> [Object modeling scripts]:
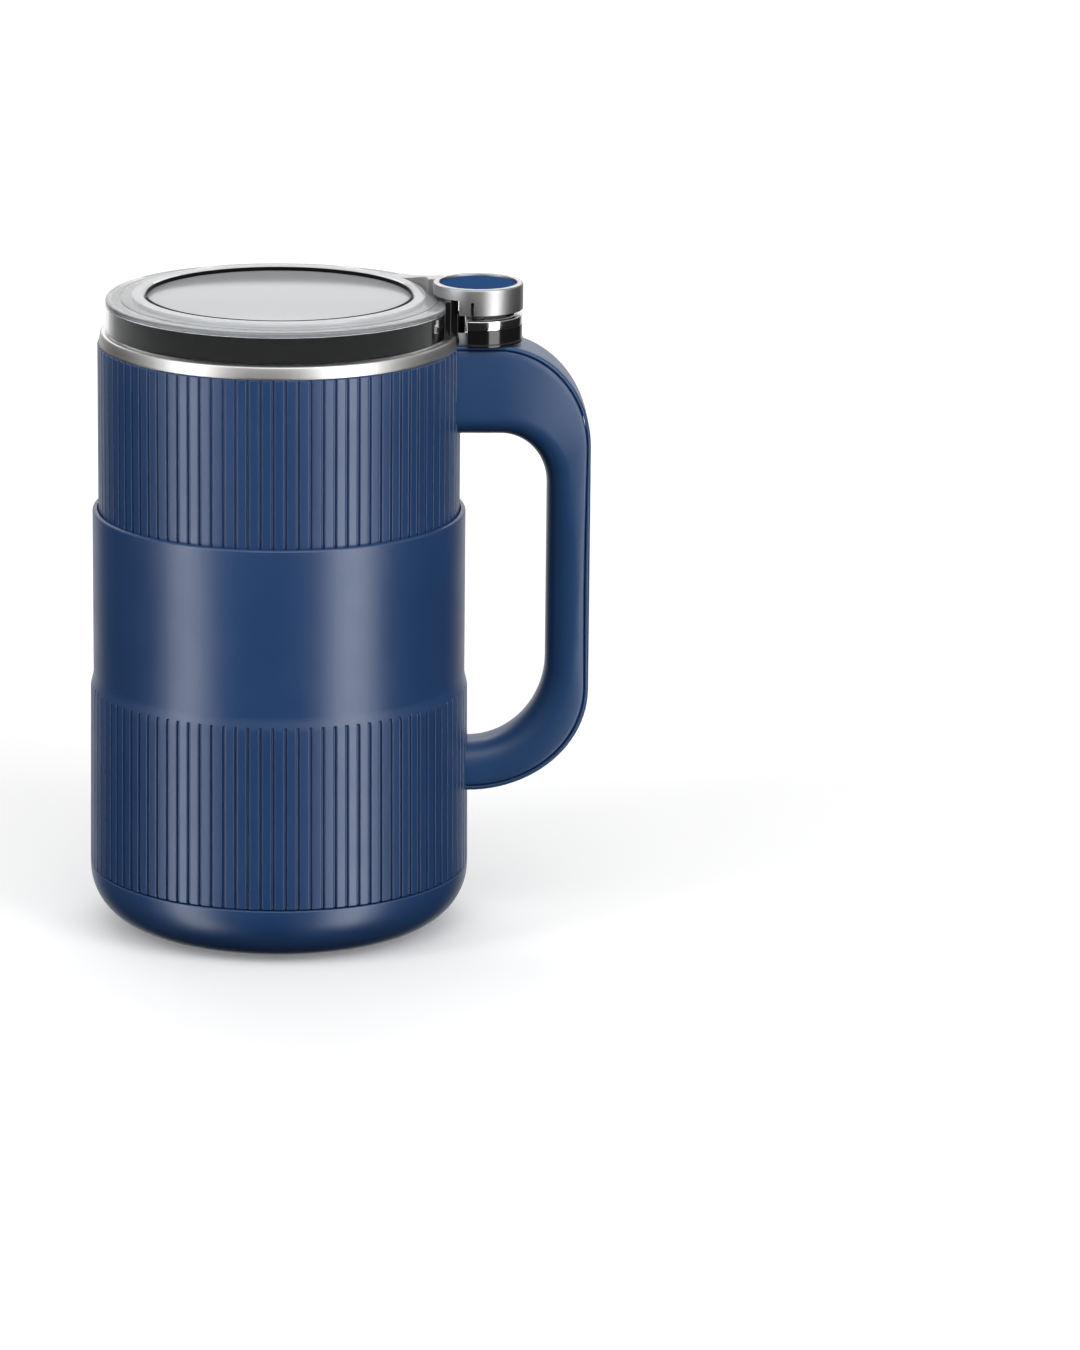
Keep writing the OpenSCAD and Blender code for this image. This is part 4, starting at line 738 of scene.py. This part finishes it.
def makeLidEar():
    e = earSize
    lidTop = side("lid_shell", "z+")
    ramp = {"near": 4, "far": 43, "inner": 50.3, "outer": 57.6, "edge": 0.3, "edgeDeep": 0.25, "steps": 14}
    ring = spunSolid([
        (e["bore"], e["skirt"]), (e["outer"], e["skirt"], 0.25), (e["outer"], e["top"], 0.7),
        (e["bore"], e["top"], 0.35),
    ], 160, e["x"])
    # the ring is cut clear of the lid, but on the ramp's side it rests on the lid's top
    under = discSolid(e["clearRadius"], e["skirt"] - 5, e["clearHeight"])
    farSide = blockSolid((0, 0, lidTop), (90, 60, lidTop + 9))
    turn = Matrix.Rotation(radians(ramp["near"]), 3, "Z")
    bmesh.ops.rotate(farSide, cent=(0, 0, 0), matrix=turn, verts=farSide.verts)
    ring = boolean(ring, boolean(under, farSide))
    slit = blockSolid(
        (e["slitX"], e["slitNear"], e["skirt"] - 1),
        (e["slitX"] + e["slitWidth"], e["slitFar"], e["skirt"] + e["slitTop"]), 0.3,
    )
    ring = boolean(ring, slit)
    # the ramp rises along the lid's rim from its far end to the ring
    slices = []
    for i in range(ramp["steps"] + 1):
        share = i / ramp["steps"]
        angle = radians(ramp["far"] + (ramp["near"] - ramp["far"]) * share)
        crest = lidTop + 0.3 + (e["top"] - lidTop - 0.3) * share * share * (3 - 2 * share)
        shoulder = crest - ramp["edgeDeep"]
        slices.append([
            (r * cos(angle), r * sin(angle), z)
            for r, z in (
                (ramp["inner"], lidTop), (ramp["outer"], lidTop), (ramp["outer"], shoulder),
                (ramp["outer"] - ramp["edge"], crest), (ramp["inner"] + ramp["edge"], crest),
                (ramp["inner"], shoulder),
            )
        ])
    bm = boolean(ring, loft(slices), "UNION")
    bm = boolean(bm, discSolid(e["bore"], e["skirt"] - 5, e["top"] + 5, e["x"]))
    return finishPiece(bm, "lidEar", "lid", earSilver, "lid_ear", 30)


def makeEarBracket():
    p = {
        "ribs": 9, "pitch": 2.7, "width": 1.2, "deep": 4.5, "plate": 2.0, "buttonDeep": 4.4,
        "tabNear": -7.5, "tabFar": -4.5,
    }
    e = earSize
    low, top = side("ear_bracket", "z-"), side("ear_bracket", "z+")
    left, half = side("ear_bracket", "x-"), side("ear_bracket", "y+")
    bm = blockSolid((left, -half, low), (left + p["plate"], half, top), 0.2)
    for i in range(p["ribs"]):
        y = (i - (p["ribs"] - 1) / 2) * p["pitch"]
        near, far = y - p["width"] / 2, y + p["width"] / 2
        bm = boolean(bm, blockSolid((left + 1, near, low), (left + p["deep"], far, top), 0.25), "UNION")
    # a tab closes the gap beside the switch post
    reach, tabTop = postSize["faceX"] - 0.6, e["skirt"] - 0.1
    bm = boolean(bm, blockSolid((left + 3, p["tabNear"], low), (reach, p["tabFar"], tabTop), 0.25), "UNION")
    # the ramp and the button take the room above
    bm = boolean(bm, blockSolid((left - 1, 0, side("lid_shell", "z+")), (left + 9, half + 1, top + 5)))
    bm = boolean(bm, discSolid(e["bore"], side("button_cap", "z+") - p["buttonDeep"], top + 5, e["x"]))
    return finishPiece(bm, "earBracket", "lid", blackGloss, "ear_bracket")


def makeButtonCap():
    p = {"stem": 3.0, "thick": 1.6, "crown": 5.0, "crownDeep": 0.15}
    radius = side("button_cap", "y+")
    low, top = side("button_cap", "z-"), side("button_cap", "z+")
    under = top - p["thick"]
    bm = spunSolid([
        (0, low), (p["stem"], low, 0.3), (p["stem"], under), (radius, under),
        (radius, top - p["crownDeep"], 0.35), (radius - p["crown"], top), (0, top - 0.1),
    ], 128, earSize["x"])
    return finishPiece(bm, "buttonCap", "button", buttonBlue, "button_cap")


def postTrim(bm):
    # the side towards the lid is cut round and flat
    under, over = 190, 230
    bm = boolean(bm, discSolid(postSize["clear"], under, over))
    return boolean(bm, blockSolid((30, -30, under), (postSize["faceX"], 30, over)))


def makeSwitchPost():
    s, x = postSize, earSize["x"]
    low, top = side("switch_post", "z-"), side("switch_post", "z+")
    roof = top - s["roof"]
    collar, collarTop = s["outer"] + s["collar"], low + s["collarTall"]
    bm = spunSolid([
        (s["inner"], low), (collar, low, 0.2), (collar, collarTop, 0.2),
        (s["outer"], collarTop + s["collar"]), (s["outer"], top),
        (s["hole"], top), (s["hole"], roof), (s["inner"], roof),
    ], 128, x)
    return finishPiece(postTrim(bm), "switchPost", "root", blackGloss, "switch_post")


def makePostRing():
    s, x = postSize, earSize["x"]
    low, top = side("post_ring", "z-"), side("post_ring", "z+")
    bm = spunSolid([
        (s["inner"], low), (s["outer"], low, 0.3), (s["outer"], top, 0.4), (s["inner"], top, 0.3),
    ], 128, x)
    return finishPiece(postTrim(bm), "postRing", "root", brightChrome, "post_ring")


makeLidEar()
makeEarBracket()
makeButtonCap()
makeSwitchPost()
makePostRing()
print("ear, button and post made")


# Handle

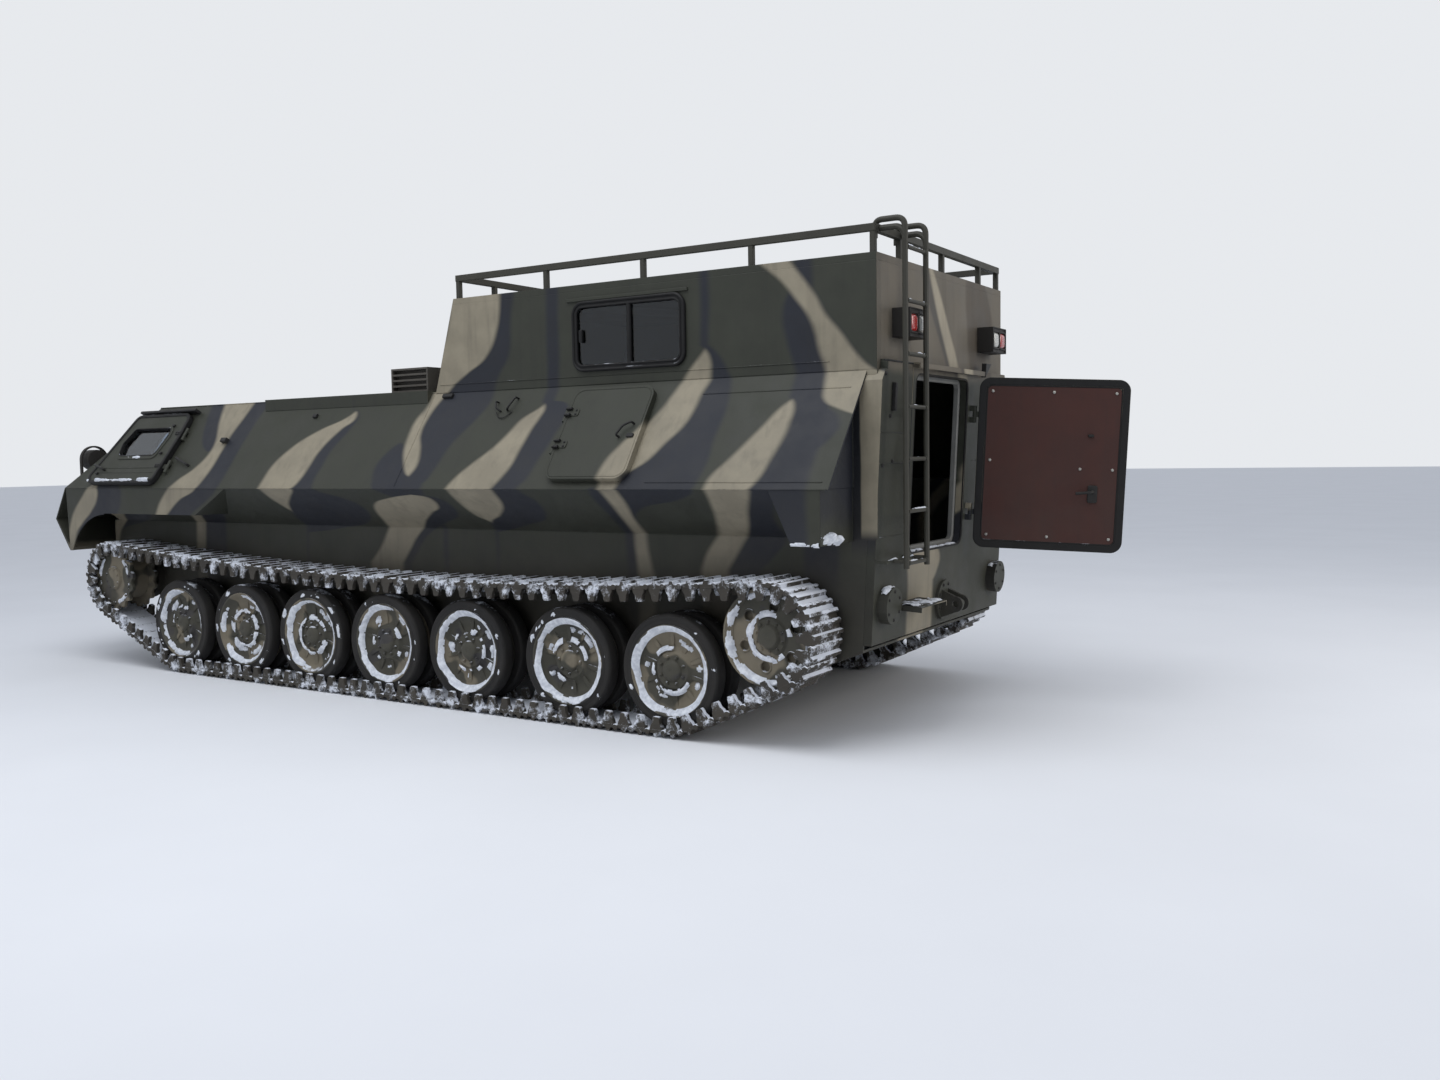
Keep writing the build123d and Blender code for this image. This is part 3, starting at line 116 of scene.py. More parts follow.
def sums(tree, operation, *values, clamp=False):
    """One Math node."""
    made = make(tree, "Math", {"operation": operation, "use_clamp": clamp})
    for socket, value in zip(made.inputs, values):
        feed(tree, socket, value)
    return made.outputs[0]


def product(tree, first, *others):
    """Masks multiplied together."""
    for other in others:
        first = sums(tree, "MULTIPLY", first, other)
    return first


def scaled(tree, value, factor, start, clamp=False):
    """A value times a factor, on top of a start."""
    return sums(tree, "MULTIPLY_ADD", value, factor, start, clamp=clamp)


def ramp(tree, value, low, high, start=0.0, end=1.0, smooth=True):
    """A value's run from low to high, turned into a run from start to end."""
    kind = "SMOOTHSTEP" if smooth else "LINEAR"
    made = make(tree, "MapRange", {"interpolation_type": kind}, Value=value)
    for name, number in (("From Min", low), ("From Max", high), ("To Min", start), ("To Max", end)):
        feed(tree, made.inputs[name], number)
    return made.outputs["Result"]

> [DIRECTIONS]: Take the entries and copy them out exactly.

> [THE RESULT]:
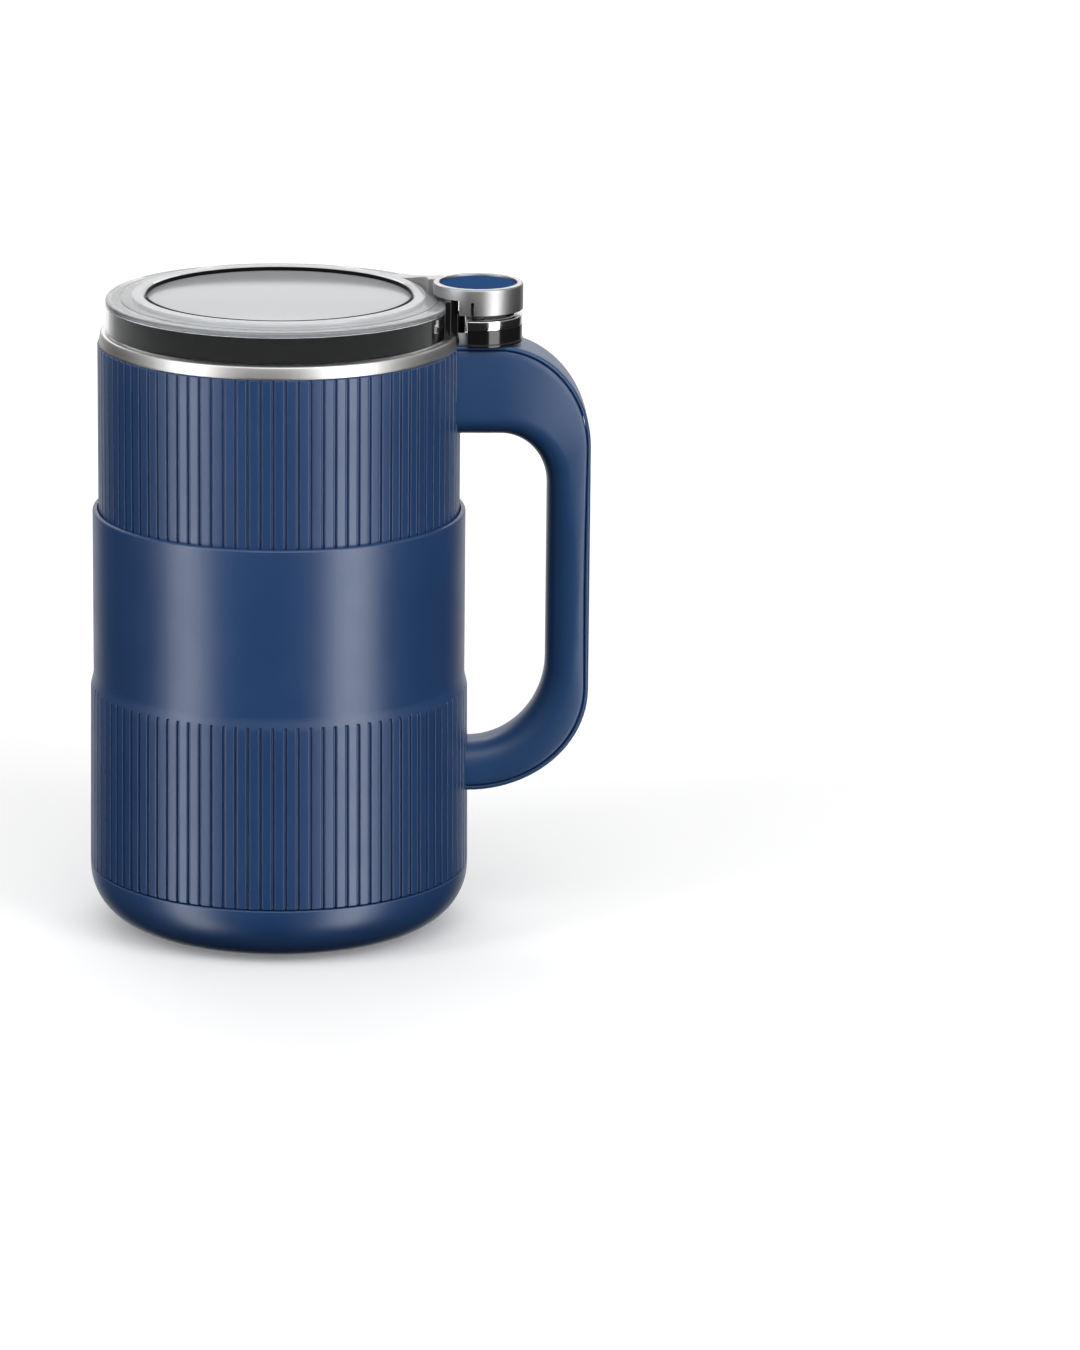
Keep writing the OpenSCAD and Blender code for this image. This is part 4, starting at line 738 of scene.py. This part finishes it.
def makeLidEar():
    e = earSize
    lidTop = side("lid_shell", "z+")
    ramp = {"near": 4, "far": 43, "inner": 50.3, "outer": 57.6, "edge": 0.3, "edgeDeep": 0.25, "steps": 14}
    ring = spunSolid([
        (e["bore"], e["skirt"]), (e["outer"], e["skirt"], 0.25), (e["outer"], e["top"], 0.7),
        (e["bore"], e["top"], 0.35),
    ], 160, e["x"])
    # the ring is cut clear of the lid, but on the ramp's side it rests on the lid's top
    under = discSolid(e["clearRadius"], e["skirt"] - 5, e["clearHeight"])
    farSide = blockSolid((0, 0, lidTop), (90, 60, lidTop + 9))
    turn = Matrix.Rotation(radians(ramp["near"]), 3, "Z")
    bmesh.ops.rotate(farSide, cent=(0, 0, 0), matrix=turn, verts=farSide.verts)
    ring = boolean(ring, boolean(under, farSide))
    slit = blockSolid(
        (e["slitX"], e["slitNear"], e["skirt"] - 1),
        (e["slitX"] + e["slitWidth"], e["slitFar"], e["skirt"] + e["slitTop"]), 0.3,
    )
    ring = boolean(ring, slit)
    # the ramp rises along the lid's rim from its far end to the ring
    slices = []
    for i in range(ramp["steps"] + 1):
        share = i / ramp["steps"]
        angle = radians(ramp["far"] + (ramp["near"] - ramp["far"]) * share)
        crest = lidTop + 0.3 + (e["top"] - lidTop - 0.3) * share * share * (3 - 2 * share)
        shoulder = crest - ramp["edgeDeep"]
        slices.append([
            (r * cos(angle), r * sin(angle), z)
            for r, z in (
                (ramp["inner"], lidTop), (ramp["outer"], lidTop), (ramp["outer"], shoulder),
                (ramp["outer"] - ramp["edge"], crest), (ramp["inner"] + ramp["edge"], crest),
                (ramp["inner"], shoulder),
            )
        ])
    bm = boolean(ring, loft(slices), "UNION")
    bm = boolean(bm, discSolid(e["bore"], e["skirt"] - 5, e["top"] + 5, e["x"]))
    return finishPiece(bm, "lidEar", "lid", earSilver, "lid_ear", 30)


def makeEarBracket():
    p = {
        "ribs": 9, "pitch": 2.7, "width": 1.2, "deep": 4.5, "plate": 2.0, "buttonDeep": 4.4,
        "tabNear": -7.5, "tabFar": -4.5,
    }
    e = earSize
    low, top = side("ear_bracket", "z-"), side("ear_bracket", "z+")
    left, half = side("ear_bracket", "x-"), side("ear_bracket", "y+")
    bm = blockSolid((left, -half, low), (left + p["plate"], half, top), 0.2)
    for i in range(p["ribs"]):
        y = (i - (p["ribs"] - 1) / 2) * p["pitch"]
        near, far = y - p["width"] / 2, y + p["width"] / 2
        bm = boolean(bm, blockSolid((left + 1, near, low), (left + p["deep"], far, top), 0.25), "UNION")
    # a tab closes the gap beside the switch post
    reach, tabTop = postSize["faceX"] - 0.6, e["skirt"] - 0.1
    bm = boolean(bm, blockSolid((left + 3, p["tabNear"], low), (reach, p["tabFar"], tabTop), 0.25), "UNION")
    # the ramp and the button take the room above
    bm = boolean(bm, blockSolid((left - 1, 0, side("lid_shell", "z+")), (left + 9, half + 1, top + 5)))
    bm = boolean(bm, discSolid(e["bore"], side("button_cap", "z+") - p["buttonDeep"], top + 5, e["x"]))
    return finishPiece(bm, "earBracket", "lid", blackGloss, "ear_bracket")


def makeButtonCap():
    p = {"stem": 3.0, "thick": 1.6, "crown": 5.0, "crownDeep": 0.15}
    radius = side("button_cap", "y+")
    low, top = side("button_cap", "z-"), side("button_cap", "z+")
    under = top - p["thick"]
    bm = spunSolid([
        (0, low), (p["stem"], low, 0.3), (p["stem"], under), (radius, under),
        (radius, top - p["crownDeep"], 0.35), (radius - p["crown"], top), (0, top - 0.1),
    ], 128, earSize["x"])
    return finishPiece(bm, "buttonCap", "button", buttonBlue, "button_cap")


def postTrim(bm):
    # the side towards the lid is cut round and flat
    under, over = 190, 230
    bm = boolean(bm, discSolid(postSize["clear"], under, over))
    return boolean(bm, blockSolid((30, -30, under), (postSize["faceX"], 30, over)))


def makeSwitchPost():
    s, x = postSize, earSize["x"]
    low, top = side("switch_post", "z-"), side("switch_post", "z+")
    roof = top - s["roof"]
    collar, collarTop = s["outer"] + s["collar"], low + s["collarTall"]
    bm = spunSolid([
        (s["inner"], low), (collar, low, 0.2), (collar, collarTop, 0.2),
        (s["outer"], collarTop + s["collar"]), (s["outer"], top),
        (s["hole"], top), (s["hole"], roof), (s["inner"], roof),
    ], 128, x)
    return finishPiece(postTrim(bm), "switchPost", "root", blackGloss, "switch_post")


def makePostRing():
    s, x = postSize, earSize["x"]
    low, top = side("post_ring", "z-"), side("post_ring", "z+")
    bm = spunSolid([
        (s["inner"], low), (s["outer"], low, 0.3), (s["outer"], top, 0.4), (s["inner"], top, 0.3),
    ], 128, x)
    return finishPiece(postTrim(bm), "postRing", "root", brightChrome, "post_ring")


makeLidEar()
makeEarBracket()
makeButtonCap()
makeSwitchPost()
makePostRing()
print("ear, button and post made")


# Handle

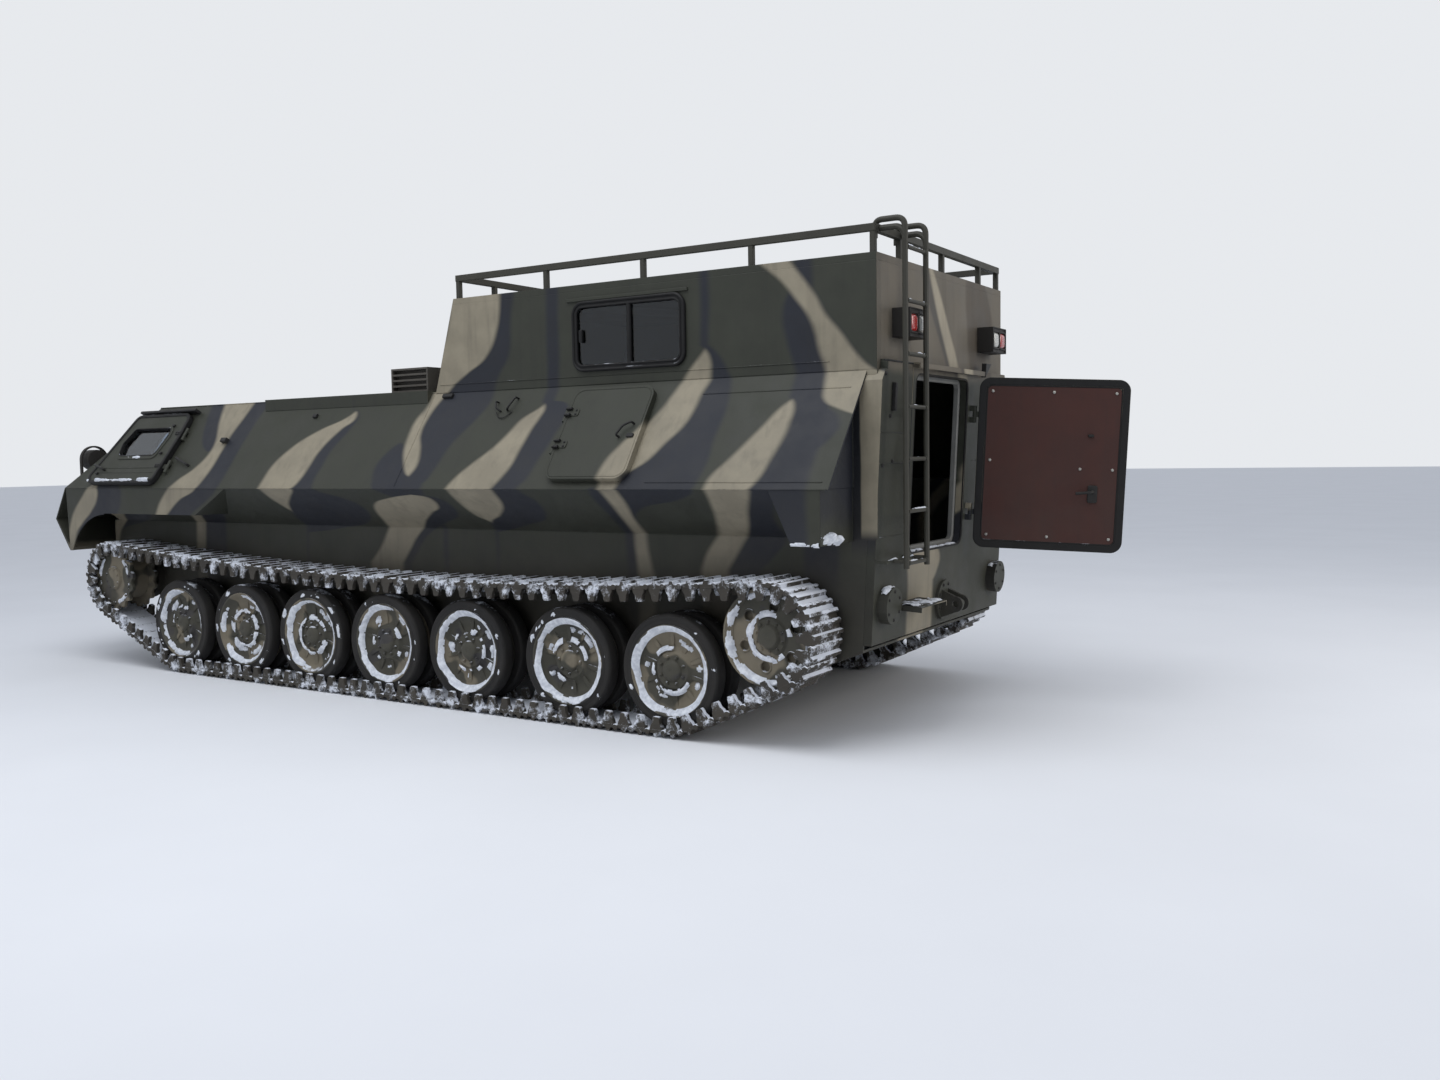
Keep writing the build123d and Blender code for this image. This is part 3, starting at line 116 of scene.py. More parts follow.
def sums(tree, operation, *values, clamp=False):
    """One Math node."""
    made = make(tree, "Math", {"operation": operation, "use_clamp": clamp})
    for socket, value in zip(made.inputs, values):
        feed(tree, socket, value)
    return made.outputs[0]


def product(tree, first, *others):
    """Masks multiplied together."""
    for other in others:
        first = sums(tree, "MULTIPLY", first, other)
    return first


def scaled(tree, value, factor, start, clamp=False):
    """A value times a factor, on top of a start."""
    return sums(tree, "MULTIPLY_ADD", value, factor, start, clamp=clamp)


def ramp(tree, value, low, high, start=0.0, end=1.0, smooth=True):
    """A value's run from low to high, turned into a run from start to end."""
    kind = "SMOOTHSTEP" if smooth else "LINEAR"
    made = make(tree, "MapRange", {"interpolation_type": kind}, Value=value)
    for name, number in (("From Min", low), ("From Max", high), ("To Min", start), ("To Max", end)):
        feed(tree, made.inputs[name], number)
    return made.outputs["Result"]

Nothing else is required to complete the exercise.